Bills could grant biological dads access to their kidsPublished 9:41am Friday, March 23, 2012
The House Judiciary Committee today approved a legislative package that grants biological fathers parental rights to children they have fathered with a married woman.
The package, including bills sponsored by state Reps. Matt Lori, R-Constantine, and Pat Somerville, R-New Boston, will allow biological fathers to have a say in how their children are raised.
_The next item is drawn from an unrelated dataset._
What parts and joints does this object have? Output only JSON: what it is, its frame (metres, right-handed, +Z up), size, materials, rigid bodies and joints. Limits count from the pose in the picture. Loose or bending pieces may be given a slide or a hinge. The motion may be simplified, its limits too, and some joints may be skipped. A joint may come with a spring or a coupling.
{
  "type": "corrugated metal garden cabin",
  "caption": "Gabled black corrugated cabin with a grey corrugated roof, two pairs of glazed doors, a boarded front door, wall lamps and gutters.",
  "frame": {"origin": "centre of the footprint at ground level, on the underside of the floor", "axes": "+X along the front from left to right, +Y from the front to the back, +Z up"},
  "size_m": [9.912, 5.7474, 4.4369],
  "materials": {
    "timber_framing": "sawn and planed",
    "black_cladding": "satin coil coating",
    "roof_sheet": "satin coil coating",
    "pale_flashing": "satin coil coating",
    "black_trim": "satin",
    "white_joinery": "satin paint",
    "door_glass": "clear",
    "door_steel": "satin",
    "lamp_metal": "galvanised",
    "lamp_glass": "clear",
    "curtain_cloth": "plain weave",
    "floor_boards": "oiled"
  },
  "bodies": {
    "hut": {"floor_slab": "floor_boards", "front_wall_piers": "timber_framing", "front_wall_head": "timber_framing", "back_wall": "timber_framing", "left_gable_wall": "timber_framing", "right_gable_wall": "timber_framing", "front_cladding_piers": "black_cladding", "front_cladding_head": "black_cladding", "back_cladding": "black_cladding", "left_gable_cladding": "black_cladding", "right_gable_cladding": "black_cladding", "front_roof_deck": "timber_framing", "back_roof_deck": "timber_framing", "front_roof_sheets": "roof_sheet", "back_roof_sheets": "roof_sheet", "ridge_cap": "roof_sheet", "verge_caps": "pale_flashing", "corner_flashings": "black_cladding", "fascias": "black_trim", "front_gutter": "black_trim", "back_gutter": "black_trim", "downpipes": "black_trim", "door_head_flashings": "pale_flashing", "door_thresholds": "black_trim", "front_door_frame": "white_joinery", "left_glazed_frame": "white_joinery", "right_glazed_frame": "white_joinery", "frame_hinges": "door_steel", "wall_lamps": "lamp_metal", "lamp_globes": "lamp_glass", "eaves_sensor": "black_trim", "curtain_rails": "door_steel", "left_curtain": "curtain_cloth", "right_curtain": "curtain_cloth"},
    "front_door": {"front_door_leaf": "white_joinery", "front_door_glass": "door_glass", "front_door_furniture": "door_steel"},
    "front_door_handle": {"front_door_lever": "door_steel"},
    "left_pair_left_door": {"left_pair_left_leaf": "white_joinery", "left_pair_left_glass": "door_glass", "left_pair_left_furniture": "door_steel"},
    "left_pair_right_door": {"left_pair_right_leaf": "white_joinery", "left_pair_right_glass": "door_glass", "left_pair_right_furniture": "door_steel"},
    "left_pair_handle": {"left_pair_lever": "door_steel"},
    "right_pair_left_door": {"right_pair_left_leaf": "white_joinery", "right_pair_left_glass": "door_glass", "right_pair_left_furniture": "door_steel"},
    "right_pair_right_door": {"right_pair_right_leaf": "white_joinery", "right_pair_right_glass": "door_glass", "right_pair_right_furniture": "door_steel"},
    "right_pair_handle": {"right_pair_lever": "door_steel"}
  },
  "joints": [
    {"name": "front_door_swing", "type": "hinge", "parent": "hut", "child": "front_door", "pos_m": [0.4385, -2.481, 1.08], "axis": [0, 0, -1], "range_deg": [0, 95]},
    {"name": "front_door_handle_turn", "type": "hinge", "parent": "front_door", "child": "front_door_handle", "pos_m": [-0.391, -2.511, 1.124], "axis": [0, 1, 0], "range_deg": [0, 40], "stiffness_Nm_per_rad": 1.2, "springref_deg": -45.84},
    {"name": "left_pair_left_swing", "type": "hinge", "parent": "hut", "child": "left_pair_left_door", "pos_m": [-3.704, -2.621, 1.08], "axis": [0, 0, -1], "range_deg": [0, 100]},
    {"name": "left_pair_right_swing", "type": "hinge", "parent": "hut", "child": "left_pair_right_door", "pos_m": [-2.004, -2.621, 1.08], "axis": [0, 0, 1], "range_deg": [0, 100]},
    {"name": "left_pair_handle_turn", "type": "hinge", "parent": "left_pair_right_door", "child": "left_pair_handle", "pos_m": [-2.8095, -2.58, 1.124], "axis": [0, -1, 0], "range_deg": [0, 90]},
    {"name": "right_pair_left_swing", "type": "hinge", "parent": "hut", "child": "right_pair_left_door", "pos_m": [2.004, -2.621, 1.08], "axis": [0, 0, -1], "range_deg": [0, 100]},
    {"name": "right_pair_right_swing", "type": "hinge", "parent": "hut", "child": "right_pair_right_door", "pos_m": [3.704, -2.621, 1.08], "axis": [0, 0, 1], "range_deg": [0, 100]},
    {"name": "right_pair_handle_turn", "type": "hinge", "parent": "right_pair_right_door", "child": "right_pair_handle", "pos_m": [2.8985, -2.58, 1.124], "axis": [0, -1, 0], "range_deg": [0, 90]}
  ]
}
Under current law, the husband of the mother is granted full parental rights despite not being the biological father.
“These men want to step up and be a part of their children’s lives, but current law does not even acknowledge they have any legal ties to their children,” Lori said. “They want to take responsibility for their kids and have a role in their upbringing.”
Lori’s measure, House Bill 5328, and Somerville’s HB 5329, allow aspects of Michigan family law to be set aside when fatherhood outside the marriage is proven in court.
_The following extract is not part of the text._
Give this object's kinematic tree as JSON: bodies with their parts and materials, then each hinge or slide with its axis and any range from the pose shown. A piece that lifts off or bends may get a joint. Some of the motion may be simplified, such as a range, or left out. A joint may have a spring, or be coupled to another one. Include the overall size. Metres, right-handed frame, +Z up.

Somerville said in a time when technology can prove parentage, there is no reason to rely on an antiquated law that denies fathers access to their children.
“In an age of DNA, where those doubts can be conclusively resolved, there is less reason for rules that leave doubt unanswered and ignore clear evidence as to who the biological father is,” Somerville said. “That fact alone does not answer questions of custody and support, but allowing a court to consider the true parentage where that is appropriate may further justice, not thwart it.”
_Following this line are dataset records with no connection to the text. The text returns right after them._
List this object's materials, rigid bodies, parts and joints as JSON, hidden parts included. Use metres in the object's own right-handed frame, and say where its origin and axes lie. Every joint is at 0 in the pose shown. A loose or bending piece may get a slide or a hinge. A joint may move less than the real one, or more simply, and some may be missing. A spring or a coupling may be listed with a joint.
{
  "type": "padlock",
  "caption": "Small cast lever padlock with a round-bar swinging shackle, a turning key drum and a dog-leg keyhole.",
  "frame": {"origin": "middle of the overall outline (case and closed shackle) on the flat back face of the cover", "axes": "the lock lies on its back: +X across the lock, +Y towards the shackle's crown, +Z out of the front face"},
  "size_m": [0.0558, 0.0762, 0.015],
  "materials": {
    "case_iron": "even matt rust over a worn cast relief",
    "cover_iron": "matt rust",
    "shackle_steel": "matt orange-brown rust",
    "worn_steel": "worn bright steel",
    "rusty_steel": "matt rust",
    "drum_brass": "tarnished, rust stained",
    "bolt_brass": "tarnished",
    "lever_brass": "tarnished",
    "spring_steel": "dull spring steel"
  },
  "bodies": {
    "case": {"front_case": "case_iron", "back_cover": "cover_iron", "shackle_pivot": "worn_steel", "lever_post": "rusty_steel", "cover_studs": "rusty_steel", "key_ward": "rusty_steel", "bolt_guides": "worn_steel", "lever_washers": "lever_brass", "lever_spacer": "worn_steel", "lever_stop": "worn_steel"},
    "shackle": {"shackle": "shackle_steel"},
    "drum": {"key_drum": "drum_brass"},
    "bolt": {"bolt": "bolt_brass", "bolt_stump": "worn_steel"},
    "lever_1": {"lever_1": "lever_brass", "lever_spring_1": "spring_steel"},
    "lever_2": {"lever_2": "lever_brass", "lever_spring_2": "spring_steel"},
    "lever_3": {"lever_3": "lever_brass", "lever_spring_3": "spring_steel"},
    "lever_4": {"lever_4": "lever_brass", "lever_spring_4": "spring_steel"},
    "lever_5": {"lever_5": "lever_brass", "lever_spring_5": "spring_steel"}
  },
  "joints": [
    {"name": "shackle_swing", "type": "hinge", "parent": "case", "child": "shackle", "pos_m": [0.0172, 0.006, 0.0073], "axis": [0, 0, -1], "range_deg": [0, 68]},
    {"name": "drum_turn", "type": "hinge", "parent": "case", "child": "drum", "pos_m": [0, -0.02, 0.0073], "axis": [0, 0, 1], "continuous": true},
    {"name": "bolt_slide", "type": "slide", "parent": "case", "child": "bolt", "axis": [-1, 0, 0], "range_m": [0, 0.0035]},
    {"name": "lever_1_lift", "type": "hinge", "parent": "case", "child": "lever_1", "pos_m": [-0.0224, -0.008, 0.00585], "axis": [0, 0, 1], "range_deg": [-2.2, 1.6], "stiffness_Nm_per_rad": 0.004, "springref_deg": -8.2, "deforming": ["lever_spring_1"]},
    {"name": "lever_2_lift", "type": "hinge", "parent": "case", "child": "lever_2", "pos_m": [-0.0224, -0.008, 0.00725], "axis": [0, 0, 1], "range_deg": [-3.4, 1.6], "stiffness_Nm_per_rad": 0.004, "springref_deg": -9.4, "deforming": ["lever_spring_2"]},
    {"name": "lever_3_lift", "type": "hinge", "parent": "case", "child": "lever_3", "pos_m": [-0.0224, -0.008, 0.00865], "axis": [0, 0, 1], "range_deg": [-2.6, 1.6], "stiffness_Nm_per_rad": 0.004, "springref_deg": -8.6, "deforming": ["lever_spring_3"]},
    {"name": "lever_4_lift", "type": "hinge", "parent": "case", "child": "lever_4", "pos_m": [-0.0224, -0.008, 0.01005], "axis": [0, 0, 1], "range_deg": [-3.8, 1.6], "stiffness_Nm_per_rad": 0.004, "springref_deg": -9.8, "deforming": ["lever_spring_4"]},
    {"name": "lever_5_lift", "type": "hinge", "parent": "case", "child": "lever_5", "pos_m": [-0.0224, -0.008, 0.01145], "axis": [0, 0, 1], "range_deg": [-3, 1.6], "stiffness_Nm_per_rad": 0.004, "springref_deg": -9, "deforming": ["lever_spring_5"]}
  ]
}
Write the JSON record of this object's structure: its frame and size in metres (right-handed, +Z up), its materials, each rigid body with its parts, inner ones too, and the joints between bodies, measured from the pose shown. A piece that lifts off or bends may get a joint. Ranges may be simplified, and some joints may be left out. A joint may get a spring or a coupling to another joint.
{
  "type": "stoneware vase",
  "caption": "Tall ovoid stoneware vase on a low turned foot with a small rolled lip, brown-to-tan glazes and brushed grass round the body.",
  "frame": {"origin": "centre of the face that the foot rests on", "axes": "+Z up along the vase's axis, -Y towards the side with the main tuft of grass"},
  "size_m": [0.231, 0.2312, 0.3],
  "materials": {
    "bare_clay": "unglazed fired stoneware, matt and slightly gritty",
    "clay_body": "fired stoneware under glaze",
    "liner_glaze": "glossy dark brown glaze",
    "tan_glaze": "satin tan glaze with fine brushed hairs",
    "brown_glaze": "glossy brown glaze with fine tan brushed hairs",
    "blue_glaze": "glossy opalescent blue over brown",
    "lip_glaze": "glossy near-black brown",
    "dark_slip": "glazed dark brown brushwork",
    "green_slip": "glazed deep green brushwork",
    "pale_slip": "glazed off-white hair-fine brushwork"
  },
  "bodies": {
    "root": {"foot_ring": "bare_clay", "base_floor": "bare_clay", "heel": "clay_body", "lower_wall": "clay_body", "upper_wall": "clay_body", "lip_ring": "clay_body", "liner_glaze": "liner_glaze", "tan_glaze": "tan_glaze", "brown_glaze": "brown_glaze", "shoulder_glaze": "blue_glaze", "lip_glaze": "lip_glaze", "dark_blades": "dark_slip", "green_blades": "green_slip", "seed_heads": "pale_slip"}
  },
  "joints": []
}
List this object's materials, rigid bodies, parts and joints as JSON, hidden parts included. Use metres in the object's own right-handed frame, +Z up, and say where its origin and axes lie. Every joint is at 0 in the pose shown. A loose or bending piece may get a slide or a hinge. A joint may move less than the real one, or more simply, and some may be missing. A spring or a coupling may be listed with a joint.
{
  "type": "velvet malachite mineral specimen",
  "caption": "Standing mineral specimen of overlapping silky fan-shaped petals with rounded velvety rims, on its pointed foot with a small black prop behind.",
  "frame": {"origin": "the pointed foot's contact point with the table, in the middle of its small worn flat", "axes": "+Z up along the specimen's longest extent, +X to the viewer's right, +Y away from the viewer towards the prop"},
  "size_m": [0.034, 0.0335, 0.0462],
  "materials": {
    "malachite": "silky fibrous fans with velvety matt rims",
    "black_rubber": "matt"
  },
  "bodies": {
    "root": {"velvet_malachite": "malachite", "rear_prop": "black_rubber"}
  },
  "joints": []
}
Senate bills in the package include SBs 557-560. The legislation would allow the mother and the acknowledged or alleged father to file in court within three years after the child’s birth, within one year after the date that parentage is acknowledged or within one year after the effective date of the legislation.
“Some men are not told that they are fathers until the child is much older, even in their teens,” Lori said. “This measure gives the biological fathers a chance to be part of the child’s life even though they were unaware that they had a child.”
The measures now go to the full House for consideration.